Guest Editorial: Ward Connerly
Obama is not a ‘post-racial’ President
By Ward Connerly | June 10, 2009
On the night of his Primary victory in South Carolina, the supporters of then-Senator Barack Obama were chanting “race doesn’t matter.” This chant reflected what the campaign wanted the American people to believe about the candidate; namely, that Obama was a “post-racial” candidate. When I watched the campaign rally and heard his supporters excitedly chanting what they did, I wanted to believe all of this was genuine and Senator Obama, as a “biracial” man, truly transcended race in his identity, but more significantly in how he approached the issue of race as a matter of public policy.
Since the election, however, I have come to realize, regrettably, the chant was little more than an empty political slogan and indeed, race matters very much in the Obama Administration. No greater evidence need be produced than the nomination of Sonia Sotomayor to the United States Supreme Court.
In a major concession to identity politics, President Obama has nominated Second Circuit Court of Appeals Judge Sonia Sotomayor to replace Supreme Court Justice David Souter, who has announced his retirement at the end of the current term this June. I am not going to comment on the question of whether Judge Sotomayor is qualified or not, nor will I comment in this column on the controversy involving some of the things she has said and written prior to her appointment.
What concerns me is the fact that President Obama made it very clear he wanted to appoint a female and a Latino. No males were interviewed and the ancestry of Judge Sotomayor was made the defining criteria when her appointment was announced. As was reported in a major daily, President Obama indicated his inclination to appoint Sotomayor at the outset of his administration and, once the Obama team evaluated her, she “checked all of the grids” because “… she was a Latina. She was a woman.”
It is also disconcerting that Judge Sotomayor considers her personal background and experience not only relevant but of high priority to the decisions she makes as a judge.
President Obama is in agreement with this approach to judging, as he has stated he wants to appoint judges who are “empathetic.”
The primary reason our nation is not obeying its own Constitution and the command of the 1964 Civil Rights Act to treat all of its citizens as equals, without regard to race, color or national origin, is because our courts over the years have applied factors other than the law to their decision-making processes.
I am fully aware Judge Sotomayor will be confirmed, unless it is discovered during the confirmation process she has some serious character flaw that makes her unfit to be confirmed or hasn’t paid her taxes during the past 40 years or so. With Democrats controlling the Senate and the political investment the president is making in the historical significance of appointing the first Latino to the Supreme Court, there is virtually no chance his fellow Democrats in the Senate will not exercise their muscle to confirm the president’s nominee.

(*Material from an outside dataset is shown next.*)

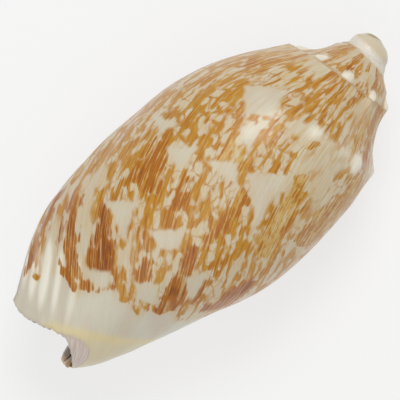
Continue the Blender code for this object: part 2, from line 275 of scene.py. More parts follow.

For the sake of our country, the integrity of the Constitution, and the need for public confidence in our judicial system, I pray every Senator will at least extract from Judge Sotomayor a hard commitment to obey the rule of law and to place the Constitution ahead of her personal experiences.
As for moving our nation forward toward a “post-racial” society, that task must wait until another time, because it certainly does not appear that such a goal is on the agenda of the Obama Administration.
One path for the attainment of this objective is for states to take steps on their own to reduce and eliminate the influence of race, gender, skin color, national origin and ethnic background from the public arena. If we believe in and want a “colorblind” society, then we, the American people, are going to have to get rid of racial distinctions our government makes and demand our states, cities and counties treat us all as equals. We must insist upon preferences for none based on the factors cited. Anything less is not what America promises to its people.